STORED ROWS >>
--------------------
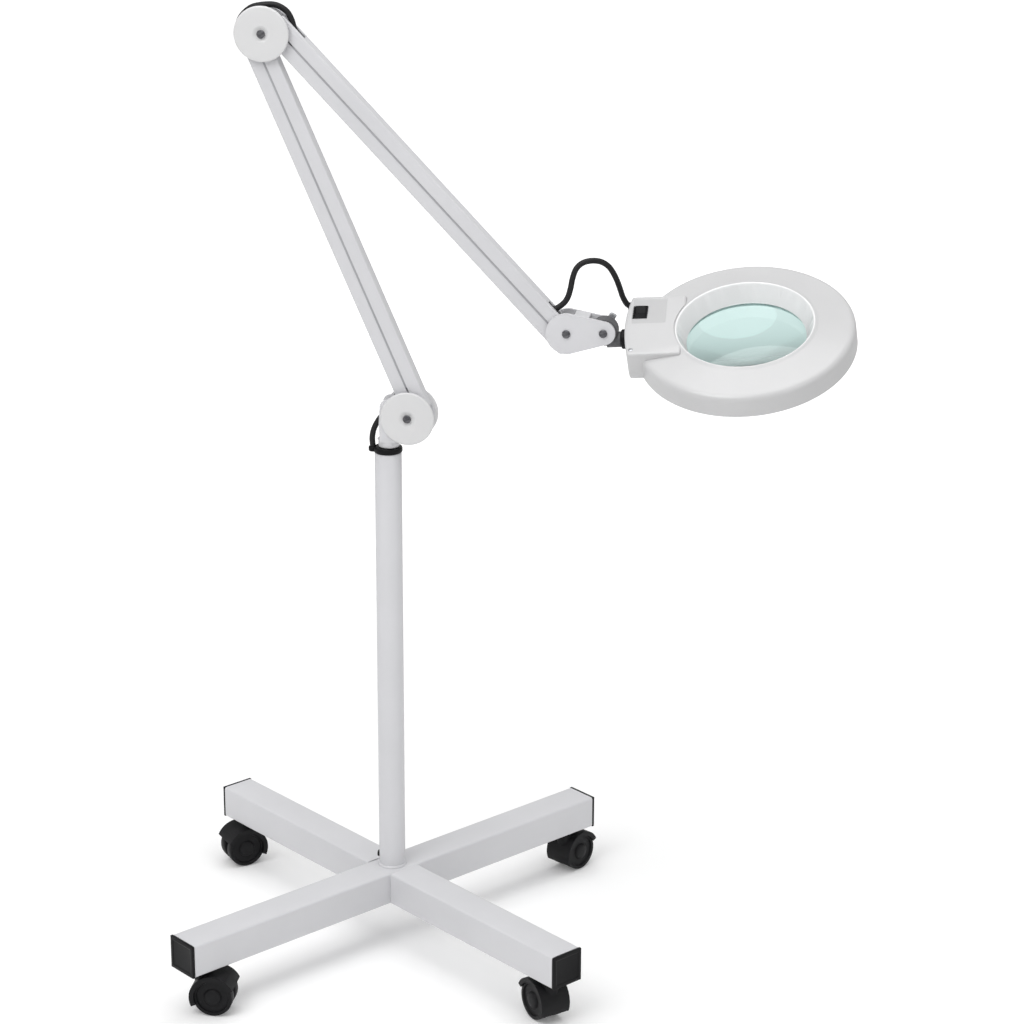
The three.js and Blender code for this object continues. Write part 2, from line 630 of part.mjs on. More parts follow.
// Plan of the neck box: straight sides, a bulged end, open length under the ring.
function neckPlan(inset, reach) {
  const r = NECK_BULGE_R - inset;
  const near = NECK_NEAR - inset;
  const far = NECK_FAR - inset;
  const from = Math.PI - Math.asin((far - NECK_BULGE_Y) / r);
  const to = Math.PI + Math.asin((near + NECK_BULGE_Y) / r);
  const shape = new THREE.Shape();
  shape.moveTo(reach, -near);
  shape.lineTo(reach, far);
  shape.absarc(NECK_END + NECK_BULGE_R, NECK_BULGE_Y, r, from, to);
  shape.closePath();
  return shape;
}

function headShell() {
  const under = -RING_HIGH;
  const seatDown = -BEZEL_DOWN - BEZEL_THICK;
  const bore = LENS_R + GAP;
  const ring = turned([
    [bore, under], [RIM_R + 1.3, under], [RIM_R + 0.8, -6], [RIM_R, -3], [RIM_R - 2, -0.9], [RIM_R - 5, 0],
    [LIP_R + 3, LIP_UP - 2], [LIP_R + 1.6, LIP_UP - 0.4], [LIP_R, LIP_UP], [LIP_R - 1.6, LIP_UP - 0.7],
    [BEZEL_R, -BEZEL_DOWN], [BEZEL_R, seatDown], [bore, seatDown],
  ], RING_SIDES);
  const ringRoom = turned([
    [bore + RING_WALL, under - 1], [RIM_R - 0.9, under - 1], [RIM_R - 1.4, -7], [RIM_R - 3.4, -4.2],
    [RIM_R - 6, -2.6], [LIP_R + 4, LIP_UP - 4.4], [LIP_R + 1.4, LIP_UP - 4.2], [bore + RING_WALL, -9.4],
  ], RING_SIDES);
  const neckBevel = 2.5;
  const neck = new THREE.ExtrudeGeometry(neckPlan(neckBevel, NECK_REACH), {
    depth: NECK_UP - under - 2 * neckBevel, bevelThickness: neckBevel, bevelSize: neckBevel,
    bevelSegments: 3, curveSegments: 8,
  }).translate(0, 0, under + neckBevel);
  const neckRoom = new THREE.ExtrudeGeometry(neckPlan(RING_WALL + 0.6, NECK_REACH), {
    depth: NECK_UP - RING_WALL - under + 1, bevelEnabled: false, curveSegments: 8,
  }).translate(0, 0, under - 1);
  const keep = turned([
    [0, -50], [bore + RING_WALL, -50], [bore + RING_WALL, -9.4], [LIP_R + 1.4, LIP_UP - 4.2],
    [LIP_R + 3, LIP_UP - 2.4], [LIP_R + 3, 50], [0, 50],
  ], RING_SIDES);
  const sight = turned([
    [0, under - 1], [bore, under - 1], [bore, seatDown], [BEZEL_R, seatDown], [BEZEL_R, -BEZEL_DOWN],
    [LIP_R - 1.6, LIP_UP - 0.7], [LIP_R - 0.4, LIP_UP], [LIP_R, 50], [0, 50],
  ], RING_SIDES);
  const [sx, sy] = SWITCH_AT;
  const [sw, sl] = SWITCH_SIZE.map((size) => size / 2 + GAP);
  const body = cut(
    join(ring, neck),
    ringRoom,
    surface(cut(solid(neckRoom), keep)),
    sight,
    block(sx - sw, sx + sw, sy - sl, sy + sl, 0, 20),
    alongX(rod(SHAFT_R + GAP, NECK_END - 5, NECK_END + 10, 16)).translate(0, 0, -RIM_UP),
    alongX(rod(CABLE_R + 2 * GAP, NECK_END - 5, NECK_END + 16, 12)).translate(0, ...CABLE_PORT),
  );
  add('head_shell', body, whitePlastic, head);
}
headShell();

// Cover under the ring and the neck: the frosted window that the light comes through.
function lightWindow() {
  const z0 = -RING_HIGH + 0.2;
  const thick = 2;
  const inner = LENS_R + RING_WALL + 2 * GAP;
  const outer = RIM_R - 1.4;
  const ring = turned([[inner, z0], [outer, z0], [outer, z0 + thick], [inner, z0 + thick]], RING_SIDES);
  const neck = new THREE.ExtrudeGeometry(neckPlan(RING_WALL + 1, NECK_REACH - 30), {
    depth: thick, bevelEnabled: false, curveSegments: 8,
  }).translate(0, 0, z0);
  add('light_window', cut(join(ring, neck), rod(inner, z0 - 1, z0 + thick + 1, RING_SIDES)), diffuser, head);
}
lightWindow();

function lens() {
  const curve = (LENS_R ** 2 + LENS_SAG ** 2) / (2 * LENS_SAG);
  const rise = (r) => Math.sqrt(curve ** 2 - r ** 2) - curve + LENS_SAG;
  const edgeTop = -BEZEL_DOWN - BEZEL_THICK - GAP - rise(BEZEL_R);
  const steps = 4;
  const cap = Array.from({ length: steps + 1 }, (_, i) => [(LENS_R * i) / steps, rise((LENS_R * i) / steps)]);
  const top = cap.map(([r, h]) => [r, edgeTop + h]);
  const bottom = cap.map(([r, h]) => [r, edgeTop - LENS_EDGE - h]).reverse();
  add('lens', turned([...top, ...bottom], RING_SIDES), glass, head);
  const ringTop = edgeTop - LENS_EDGE - GAP;
  add('lens_ring', turned([
    [LENS_R - 2, ringTop - 2.6], [LENS_R, ringTop - 2.6], [LENS_R, ringTop], [LENS_R - 0.8, ringTop],
  ], RING_SIDES), whitePlastic, head);
}
lens();

// Round lamp tube inside the ring.
const tubeRound = Array.from({ length: 8 }, (_, i) => {
  const [r, h] = polar(-45 * i, LAMP_TUBE_R);
  return [LAMP_R + r, h - 12.5];
});
add('lamp_tube', turned(tubeRound, 32), diffuser, head);
add('driver_box', block(-111, -98, -38, -9, -19, -2), steel, head);

// Rocker: a shallow vee of two faces on a body that tips in the neck's cutout.
function rocker() {
  const [wide, long] = SWITCH_SIZE;
  const side = new THREE.Shape();
  const half = long / 2 - 0.6;
  side.moveTo(-half, -6);
  side.lineTo(half, -6);
  side.lineTo(half, 4);
  side.lineTo(0, 1.6);
  side.lineTo(-half, 4);
  side.closePath();
  const body = new THREE.ExtrudeGeometry(side, { depth: wide, bevelEnabled: false })
    .rotateX(Math.PI / 2)
    .rotateZ(Math.PI / 2)
    .translate(-wide / 2, 0, 0);
  const mesh = add('rocker_switch', body, black, head);
  mesh.position.set(...SWITCH_AT, NECK_UP - 2.2);
  mesh.rotation.x = rad(SWITCH_TIP);
}
rocker();

// ---- cables, whole from the bushing to the neck ----
const alongArm = (from, lean, t, lift) => {
  const [x, z] = offset(offset(from, polar(lean, t)), polar(lean + 90, lift));
  return [x, 0, z];
};
const nearElbow = LOWER_LONG - 62;
add('cable_low', tube([
  [leadX, 0, poleTop + 2 + GAP], [leadX - 0.6, 0, collarTop + 2], [leadX - 0.9, 0, collarTop + 9],
  [-14.6, 0, 580], [-9.5, 0, 590], [-2.5, 0, 598.5], [5.5, 0, 606], [9.6, 0, 614.5],
  alongArm(lowerStart[1], LOWER_LEAN, 22, 2.6), alongArm(lowerStart[1], LOWER_LEAN, 45, 0.4),
  alongArm(lowerStart[1], LOWER_LEAN, 110, 0), alongArm(lowerStart[1], LOWER_LEAN, 230, 0),
  alongArm(lowerStart[1], LOWER_LEAN, nearElbow, 0),
], 30), rubber);

const bend = (angle, r) => {
  const [x, z] = offset(screwElbow, polar(angle, r));
  return [x, 0, z];
};
add('cable_elbow', tube([
  alongArm(lowerStart[1], LOWER_LEAN, nearElbow + GAP, 0),
  alongArm(lowerStart[1], LOWER_LEAN, nearElbow + 30, 0.5),
  alongArm(lowerStart[1], LOWER_LEAN, nearElbow + 46, 3.2),
  alongArm(lowerStart[1], LOWER_LEAN, nearElbow + 59, 6.2), bend(190, 26.4), bend(172, 26.9), bend(148, 26.9),
  bend(118, 26.9), bend(90, 27), bend(64, 30), bend(42, 31.6), bend(24, 31.2),
  alongArm(upperStart[0], UPPER_LEAN, 14, 4.2), alongArm(upperStart[0], UPPER_LEAN, 30, 0.8),
  alongArm(upperStart[0], UPPER_LEAN, 60, 0),
], 22), rubber);

lamp.updateMatrixWorld(true);
const port = head.localToWorld(new THREE.Vector3(NECK_END + 7, ...CABLE_PORT));
const portOut = head.localToWorld(new THREE.Vector3(NECK_END - 7, ...CABLE_PORT));
add('cable_head', tube([
  alongArm(upperStart[0], UPPER_LEAN, 60 + GAP, 0), alongArm(upperStart[0], UPPER_LEAN, 200, 0),
  alongArm(upperStart[0], UPPER_LEAN, 330, 0), alongArm(upperStart[0], UPPER_LEAN, UPPER_LONG - 34, 1),
  [171, 0, 716], [180, 1, 721], [185, 2, 727.5], [188, 4, 738], [189.5, 6, 747], [193, 8, 757],
  [199, 10, 762.5], [208, 13, 764.5], [217, 16, 763], [224, 19, 758], [229, 22, 750], [233, 25.5, 740],
  [236, 30.5, 730.5], portOut.toArray(), port.toArray(),
], 56), rubber);

// ---- origin under the middle of the outline ----
const outline = new THREE.Box3().setFromObject(lamp, true);
lamp.position.x = -(outline.min.x + outline.max.x) / 2;
lamp.position.y = -(outline.min.y + outline.max.y) / 2;
export default lamp;
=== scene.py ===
import bpy
import math
from mathutils import Matrix, Vector


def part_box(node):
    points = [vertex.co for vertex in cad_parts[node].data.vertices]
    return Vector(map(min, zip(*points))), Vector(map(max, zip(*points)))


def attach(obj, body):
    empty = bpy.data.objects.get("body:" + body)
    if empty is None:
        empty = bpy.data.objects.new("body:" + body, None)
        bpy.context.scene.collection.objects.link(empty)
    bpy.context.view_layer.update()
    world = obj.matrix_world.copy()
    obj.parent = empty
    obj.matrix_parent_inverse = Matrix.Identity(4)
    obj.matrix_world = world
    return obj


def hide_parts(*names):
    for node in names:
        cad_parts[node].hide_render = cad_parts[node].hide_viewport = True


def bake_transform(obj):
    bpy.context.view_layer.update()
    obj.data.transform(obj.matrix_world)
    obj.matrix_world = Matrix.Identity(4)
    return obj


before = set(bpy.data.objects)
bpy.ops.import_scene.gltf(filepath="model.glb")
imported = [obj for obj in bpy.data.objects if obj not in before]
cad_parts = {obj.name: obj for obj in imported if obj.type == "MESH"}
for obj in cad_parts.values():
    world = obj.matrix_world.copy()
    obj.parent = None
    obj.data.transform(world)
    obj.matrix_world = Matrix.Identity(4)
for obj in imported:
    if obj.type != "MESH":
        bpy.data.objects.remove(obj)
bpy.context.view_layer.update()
mm = 0.001
pole_low, pole_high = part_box("pole")
foot = Vector(((pole_low.x + pole_high.x) / 2, (pole_low.y + pole_high.y) / 2, 0))

# ---- Camera: stands a little above the lamp's head and to the right of the pole, with a long lens.
# The lamp fills the height of the frame, as in a shop's product view.
camera_data = bpy.data.cameras.new("camera")
camera_data.lens = 110.2
camera_data.sensor_width = 36
camera_data.dof.use_dof = False
camera_data.clip_end = 50
camera = bpy.data.objects.new("camera", camera_data)
bpy.context.scene.collection.objects.link(camera)
turn = Matrix.Rotation(math.radians(8.614), 4, "Z")
lean = Matrix.Rotation(math.radians(90 - 19.362), 4, "X")
level = Matrix.Rotation(math.radians(0.189), 4, "Z")
camera.matrix_world = Matrix.Translation(foot + Vector((0.5874, -3.0221, 1.5709))) @ turn @ lean @ level
bpy.context.scene.camera = camera
bpy.context.scene.view_settings.view_transform = "Standard"

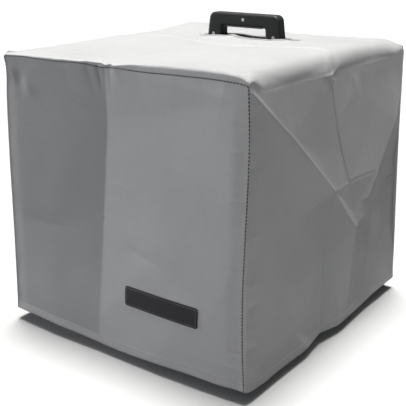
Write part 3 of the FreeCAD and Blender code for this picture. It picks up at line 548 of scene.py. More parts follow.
--------------------
PROBLEM >> Give again only the lines that run from the line with "---- origin under" to the line with "in imported if". Include both of those lines exactly as written.

OUTPUT FOR THIS EXERCISE >>
// ---- origin under the middle of the outline ----
const outline = new THREE.Box3().setFromObject(lamp, true);
lamp.position.x = -(outline.min.x + outline.max.x) / 2;
lamp.position.y = -(outline.min.y + outline.max.y) / 2;
export default lamp;
=== scene.py ===
import bpy
import math
from mathutils import Matrix, Vector


def part_box(node):
    points = [vertex.co for vertex in cad_parts[node].data.vertices]
    return Vector(map(min, zip(*points))), Vector(map(max, zip(*points)))


def attach(obj, body):
    empty = bpy.data.objects.get("body:" + body)
    if empty is None:
        empty = bpy.data.objects.new("body:" + body, None)
        bpy.context.scene.collection.objects.link(empty)
    bpy.context.view_layer.update()
    world = obj.matrix_world.copy()
    obj.parent = empty
    obj.matrix_parent_inverse = Matrix.Identity(4)
    obj.matrix_world = world
    return obj


def hide_parts(*names):
    for node in names:
        cad_parts[node].hide_render = cad_parts[node].hide_viewport = True


def bake_transform(obj):
    bpy.context.view_layer.update()
    obj.data.transform(obj.matrix_world)
    obj.matrix_world = Matrix.Identity(4)
    return obj


before = set(bpy.data.objects)
bpy.ops.import_scene.gltf(filepath="model.glb")
imported = [obj for obj in bpy.data.objects if obj not in before]
cad_parts = {obj.name: obj for obj in imported if obj.type == "MESH"}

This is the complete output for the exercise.